Dissolution before winding up


The Registrar acknowledged in paragraph 11 of the Paper that "Dissolution of a company usually comes after completion of a liquidation procedure" (my emphasis). That is misleading as my criticism was directed to the adoption of Part V of the Ordinance for the winding up of unregistered companies in Part X. Under Part V of the Ordinance, dissolution must (and not just "usually") come after completion of the liquidation and there is no room for doubt if Part V is to be adopted. Nowhere in the Paper did the Registrar dispute my statement in the last paragraph at the bottom of page 5 to the top of page 6 of my Note to this effect. If the proposed amendments have the effect of turning that part of the Companies Ordinance on its head, I do not know how the Registrar can persist in disagreeing with me that the whole scheme is unworkable. The vast majority of the provision in Part V will be inapplicable.
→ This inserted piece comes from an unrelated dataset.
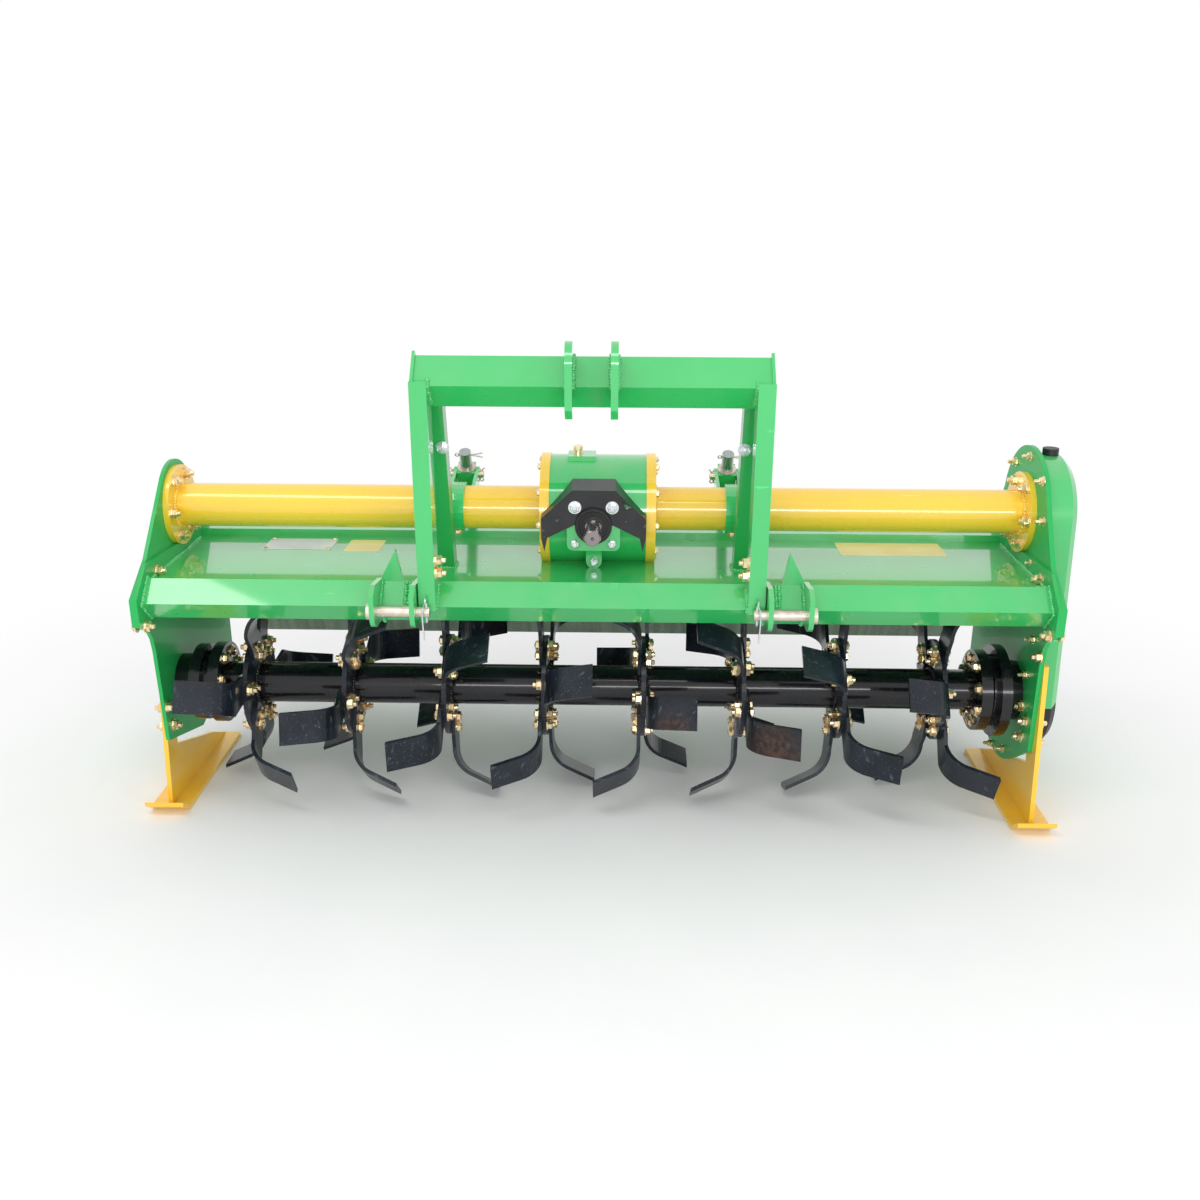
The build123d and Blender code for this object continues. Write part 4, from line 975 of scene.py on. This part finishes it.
def seated(nodes, point, axis, reach=USUAL_REACH):
    """First surface of the nodes below this point, looking against the axis: (point, normal)."""
    start = point + axis * reach
    best = None
    for node in nodes:
        hit, normal, _, length = surface(node).ray_cast(start, -axis, 3 * reach)
        if hit is not None and (best is None or length < best[2]):
            best = (hit, normal if normal.dot(axis) > 0 else -normal, length)
    if best is None:
        raise RuntimeError("nothing under " + str(tuple(point)) + " on " + ", ".join(nodes))
    return best[0], best[1]


def flat_seat(nodes, point, axis, reach=USUAL_REACH):
    """Like seated, for a fastener that stands along the axis whatever the surface does."""
    return seated(nodes, point, axis, reach)[0], axis


def flange_places():
    """X in millimetres of every tine flange."""
    return [middle_of(f"blade_set_{index + 1}") for index in range(TINE_FLANGES)]


def round_weld(x, y, z, radius, step):
    """Weld run round a tube across X, with a point every few degrees."""
    places = ring_places(x, y, z, radius + WELD_RISE, range(0, 361, step), X_AXIS)
    return [point for point, _ in places]


def inner_coupling(side):
    """Face of a rotor coupling that looks at the blades; a journal stands out beyond each coupling."""
    return outer_face("rotor_tube", side) - side * (JOURNAL + COUPLING)


class TILLER_OT_finishes(bpy.types.Operator):
    """Makes the finishes and gives every solid its own"""

    bl_idname = "tiller.finishes"
    bl_label = "Paint the solids"

    def execute(self, context):
        make_materials(context.scene.tiller_paints)
        for name, obj in frame["nodes"].items():
            finish = "blade" if name.startswith("blade_set") else NODE_FINISH.get(name, "green")
            if not obj.material_slots:
                obj.data.materials.append(None)
            for slot in obj.material_slots:
                slot.material = materials[finish]
        return {"FINISHED"}


class TILLER_OT_tube_bolts(bpy.types.Operator):
    """Adds the bolts of the axle tube's end flanges"""

    bl_idname = "tiller.tube_bolts"
    bl_label = "Axle tube bolts"

    def execute(self, context):
        nuts = []
        for side, word in SIDES:
            x = outer_face("axle_tube_" + word, side) - side * TUBE_FLANGE
            nuts += ring_places(x, TUBE_Y, TUBE_Z, TUBE_BOLT_CIRCLE, TUBE_BOLT_ANGLES, X_AXIS * -side)
        fasteners("tube_flange_nuts", nuts, "nut", "gold_zinc")
        x = outer_face("side_plate_left", -1)
        heads = ring_places(x, TUBE_Y, TUBE_Z, TUBE_BOLT_CIRCLE, TUBE_BOLT_ANGLES, -X_AXIS)
        fasteners("tube_flange_heads", heads, "bolt", "gold_zinc")
        return {"FINISHED"}


class TILLER_OT_gearbox_bolts(bpy.types.Operator):
    """Adds the bolts of the gearbox covers and of the input flange"""

    bl_idname = "tiller.gearbox_bolts"
    bl_label = "Gearbox bolts"

    def execute(self, context):
        places = []
        for side, word in SIDES:
            x = outer_face("gearbox_cover_" + word, side)
            places += ring_places(x, TUBE_Y, TUBE_Z, COVER_BOLT_CIRCLE, COVER_BOLT_ANGLES, X_AXIS * side)
        fasteners("gearbox_cover_bolts", places, "small", "gold_zinc")
        front = ("input_flange", "shaft_guard")
        for name, rise, kind in (
            ("guard_bolts", GUARD_BOLT_RISE, "bolt"),
            ("input_flange_bolts", FLANGE_BOLT_RISE, "plain"),
        ):
            spots = [at(side * FRONT_BOLT_X, FRONT_BOLT_Y, SHAFT_Z + rise) for side, _ in SIDES]
            fasteners(name, [flat_seat(front, spot, -Y_AXIS) for spot in spots], kind, "white_zinc")
        return {"FINISHED"}


class TILLER_OT_gearbox_plugs(bpy.types.Operator):
    """Adds the drain plug, the breather, the shaft seal, the shaft's turned end, and a black ring on it as
    painted shade in its centre hole
    """

    bl_idname = "tiller.gearbox_plugs"
    bl_label = "Gearbox plugs and seal"

    def execute(self, context):
        drain = flat_seat(("gearbox_body",), at(*DRAIN_PLUG), -Y_AXIS)
        fasteners("drain_plug", [drain], "plain", "white_zinc")
        foot = at(*BREATHER_XY, 0)
        foot.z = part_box("gearbox_body")[1].z - BREATHER_SINK
        bm = bmesh.new()
        turned(bm, foot, Z_AXIS, BREATHER, 24)
        deliver(from_bmesh("breather", bm, "gold_zinc", 40), "frame")
        bm = bmesh.new()
        turned(bm, at(0, front_face("input_flange"), SHAFT_Z), -Y_AXIS, SEAL, 64, closed=True)
        deliver(from_bmesh("seal_ring", bm, "rubber", 35), "frame")
        nose = at(0, front_face("input_shaft"), SHAFT_Z)
        bm = bmesh.new()
        turned(bm, nose + Y_AXIS * NOSE_SINK, -Y_AXIS, SHAFT_NOSE, 40)
        deliver(from_bmesh("shaft_nose", bm, "shaft", 35), "input_shaft")
        # black ring on the shaft's end: painted shade of its centre hole
        bm = bmesh.new()
        turned(bm, nose, -Y_AXIS, CENTRE_HOLE_SHADE, 24, closed=True)
        deliver(from_bmesh("shaft_centre_mark", bm, "rubber", 35), "input_shaft")
        return {"FINISHED"}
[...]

Lastly, the comparison of proscribed companies to defunct companies in paragraph 11 of the Paper is wholly inapt as paragraphs 1 and 2 of Schedule 2 to the Bill, supported by paragraphs 2 and 3 of Paper No. 73, clearly contemplate that proscribed companies may well be trading companies or companies which are going concerns and their creditors and members are entitled to share in their assets after dissolution.


Before concluding this letter, I ought to point out that as yet, the Registrar of Companies has singularly failed to explain to the Bills Committee the manner in which a potential claimant may commence proceedings against a dissolved registered or unregistered company for the purpose of filing a proof of debt and to identify the relevant provisions in the Companies Ordinance as incorporated in paragraphs 1 and 2 of Schedule 2 to the Bill. This demonstrates the inability of the Administration to address the issue of how innocent third parties are adversely affected by the Bill and its proposed amendments.